2) Debbie (I hope you don't mind me calling you Debbie) says my article "arose in part from a compulsion to fit feminism into a theoretical framework". Now I don't want to make anyone suspect their "gut level identification!" but I thought my article was a protest against the damage that rigid theorising does to reality. I wanted particularly to complain about the way people, especially dead ones, get the reality of their lives twitted to fit the theories and needs of other people. That's one reason why I'm not a radical, even though I confess to knowing Roger Steele.

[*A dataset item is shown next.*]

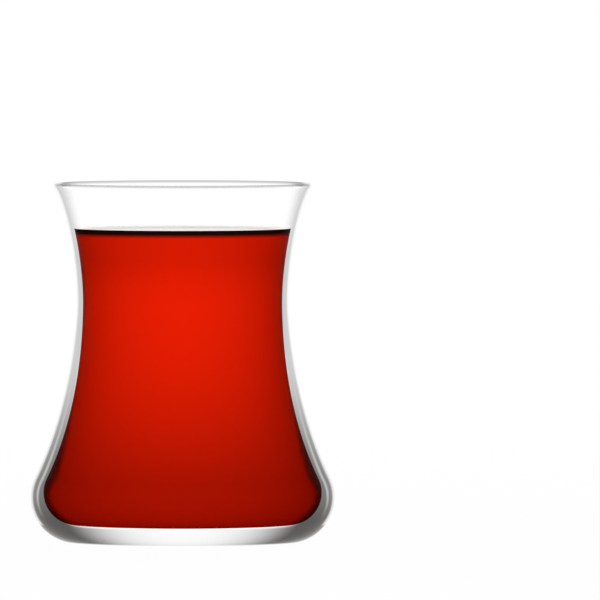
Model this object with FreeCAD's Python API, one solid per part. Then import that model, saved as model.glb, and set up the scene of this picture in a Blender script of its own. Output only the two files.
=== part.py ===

3) It's good to hear from Debbie that there is no card carrying women's movement, no elite leadership, nor even "primarily any ideological or tactical analysis" beyond "learning to trust and act on our feelings". Sort of like "in your heart you know you're right", as Barry Goldwater used to say.

But I get confused. Because while Debbie says at one point that "women have no common culture and few adequate models" at another place she says that women's revolutionary spirit derives from "a shared consciousness of pain and oppression". And in one small article she can cite, with approval, four females as models of one kind or another. Similarly, after telling us how the women's movement is a product of "extremely distorted" male views she begins the next paragraph with "now, about our beautiful Janis". Who's "us"? Not that illusory women's movement I hope, actually I didn't realise anyone had taken out ownership papers on Janis.

But the really interesting part of Debbie's article comes when she gives an example of how a truly liberated woman conducts a sexual relationship. Its Janis again; she was playing at a concert with this guy and dug him, so she told him she wanted to ball him. In Debbie's scornful words "he fled". Seems he just couldn't handle "a woman who doesn't play games".

If you want to see how wierd this reasoning is just reverse the sexes. You'll get the typical Saturday night party scene, guy moving in on chick, she refuses, he assumes she must be frigid. According to Debbie Jones this is the model we should look to with approval.

So how can any male avoid being at least patronising and at worst downright antagonistic to feminist rhetoric? White males have been on the other end of two little consciousness raising scenes in the last year or so. Playing Mister Charley to the blacks and Pig Oink to the feminists. It didn't matter too much that these groups were trading in stereotypes, creating non existent enemies and so on, because the point of the rhetoric was internal, not external; to raise the morale of the troops. The hope was that blacks and women would one day be secure enough to see white males as something other than enemies, patronising conmen and take-over artists. But that stage never really arrived. The blacks have collapsed into phallic fantasies and revolutionary posturing, and I don't really see much point in going through the same crap with the feminists.

Finally, if as Debbie says "women face a conflict between the desire to be loved and protected and the desire to be free" then that's for the individual to sort out. You can't have independence and Prince Charming as well. But this desire for maximum experience and minimal responsibility (if I can avoid sounding Muggeridge) crops up again and again. It seems so easy to confuse the problems of being a woman with the problems of being alive, period. Society doesn't have an obligation to resolve the loneliness of the individual. That kind of pathetic "love me, I'm just doing my thing" is what finally messed up the hip movement. And as Midge Dector says (New York Times Magazine Sept. 1973) it was also the story of Janis Joplin.